Si vous êtes un grand actionnaire, alors le premier million d’euros est totalement exonéré et tout ce qui dépasse sera taxé de manière progressive, allant d’un taux de 1,25 % à 10 %.
Pour les grands actionnaires, une plus-value entre 1.000.000 € et 2.500.000 € sera taxée à 1,25 % ; une plus-value entre 2,5 et 5.000.000 € sera taxée à 2,5 % ; une plus-value entre 5 et 10.000.000 € sera taxée à 5 % ; une plus-value à partir de 10.000.000 € sera taxée à 10 %.

Donnons un autre exemple. Bernard Arnoudt, détient 30 % dans une grande société cotée en Bourse et décide de vendre toutes ses parts. Il réalise une plus-value de 12.000.000 €. Le premier million d’euros de cette plus-value sera exonéré. Sur 1.500.000 €, il paiera 1,25 % de taxe, soit 18.750 €. Sur 2.500.000 €, il paiera 2,5 %, soit 62.500 €. Sur 5.000.000, il paiera 5 %, soit 250.000 €. Et sur les 2 derniers millions, il paiera 10 %, soit 200.000 €.
En tout, Bernard paiera une taxe de 531.250 € sur sa plus-value de 12 millions, soit un taux effectif global de 4,4 %. Cela reste très raisonnable par rapport à un travailleur qui paie 25 ou 30 % d’impôt sur les revenus de son travail… C’est le moins qu’on puisse dire.
Alors, n’est-ce pas une taxe mal pensée qui va épargner les grandes fortunes ? On en parle vendredi 11 avril 2025.

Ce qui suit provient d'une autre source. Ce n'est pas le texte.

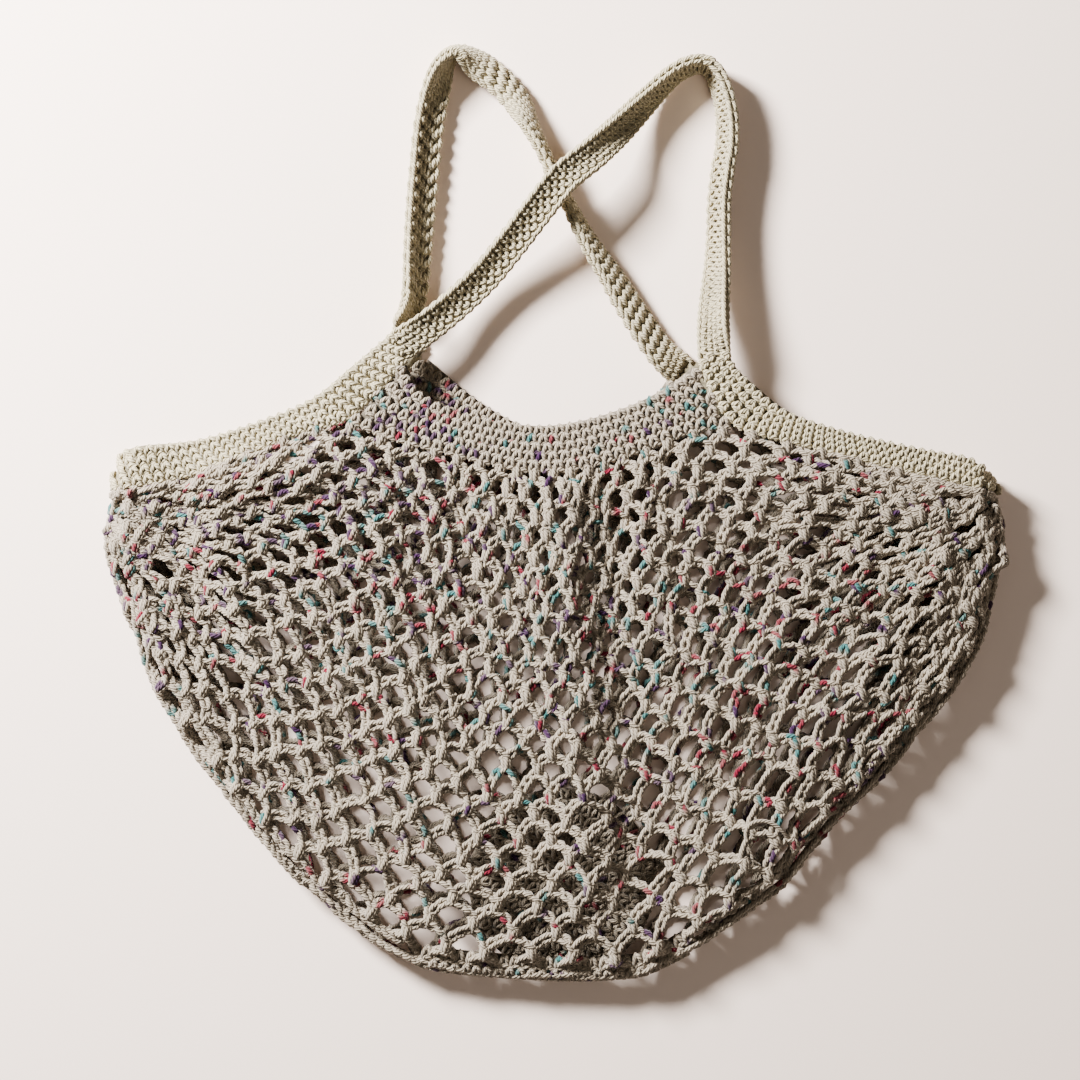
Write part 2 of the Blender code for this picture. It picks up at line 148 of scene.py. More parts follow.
LEFT_FRONT_EDGES = {
    "top": [(-82.5, 86.8), (-101.0, 71.3), (-121.5, 54.8), (-147.5, 43.8),
            (-176.5, 35.3), (-206.0, 32.3), (-214.5, 28.3)],
    "bottom": [(-74.0, 74.8), (-87.5, 59.8), (-104.0, 45.4), (-126.5, 39.8),
               (-151.5, 29.3), (-181.5, 18.0), (-221.5, 10.2)],
}
LEFT_BACK_EDGES = {
    "top": [(-79.2, 87.6), (-101.0, 71.3), (-121.5, 54.8), (-147.5, 43.8),
            (-176.5, 35.3), (-206.0, 32.3), (-214.5, 28.3)],
    "bottom": [(-65.6, 86.4), (-67.2, 78.0), (-82.5, 65.0), (-104.0, 51.6), (-126.5, 41.2),
               (-151.5, 29.3), (-181.5, 18.0), (-221.5, 10.2)],
}
RIGHT_FRONT_EDGES = {
    "top": [(87.0, 77.3), (90.5, 70.8), (98.5, 63.3), (117.5, 48.8),
            (145.5, 38.8), (183.5, 30.3), (205.5, 26.3), (216.0, 17.8)],
    "bottom": [(72.0, 75.8), (77.5, 60.8), (89.5, 42.6), (120.0, 34.5),
               (152.0, 26.4), (183.5, 18.9), (205.0, 14.2), (221.5, 9.8)],
}
RIGHT_BACK_EDGES = {
    "top": [(69.1, 75.7), (84.0, 72.5), (98.5, 63.3), (117.5, 48.8),
            (145.5, 38.8), (183.5, 30.3), (205.5, 26.3), (216.0, 17.8)],
    "bottom": [(59.3, 65.6), (72.0, 54.4), (91.5, 42.2), (120.0, 34.5),
               (152.0, 26.4), (183.5, 18.9), (205.0, 14.2), (221.5, 9.8)],
}
FRONT_FOLDS = [
    {"start": (3, 2), "end": (17, -190), "half_width": 12, "rise": 7.0},
    {"start": (27, -8), "end": (40, -180), "half_width": 12, "rise": -4.5},
    {"start": (-165, 12), "end": (-112, 22), "half_width": 13, "rise": 6.0},
    {"start": (-188, -8), "end": (-158, -92), "half_width": 14, "rise": -4.5},
    {"start": (-98, 10), "end": (-66, -150), "half_width": 17, "rise": 4.0},
    {"start": (98, 20), "end": (178, -2), "half_width": 13, "rise": 6.0},
    {"start": (192, -22), "end": (92, -180), "half_width": 11, "rise": 5.0},
    {"start": (150, -32), "end": (70, -120), "half_width": 12, "rise": 3.5},
]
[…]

[1] Voir l’évolution du cours de l’action Apple : https://www.google.com/finance/quote/AAPL:NASDAQ?sa=X&ved=2ahUKEwiyqpbV0cOMAxXWV0EAHTRbEqYQ3ecFegQIRhAX
[2] Les revenus définitivement taxés (RDT) sont un régime fiscal belge qui permet aux sociétés d’exonérer de l’impôt certains revenus qu’elles perçoivent, notamment les plus-values ou les dividendes reçus d’autres sociétés.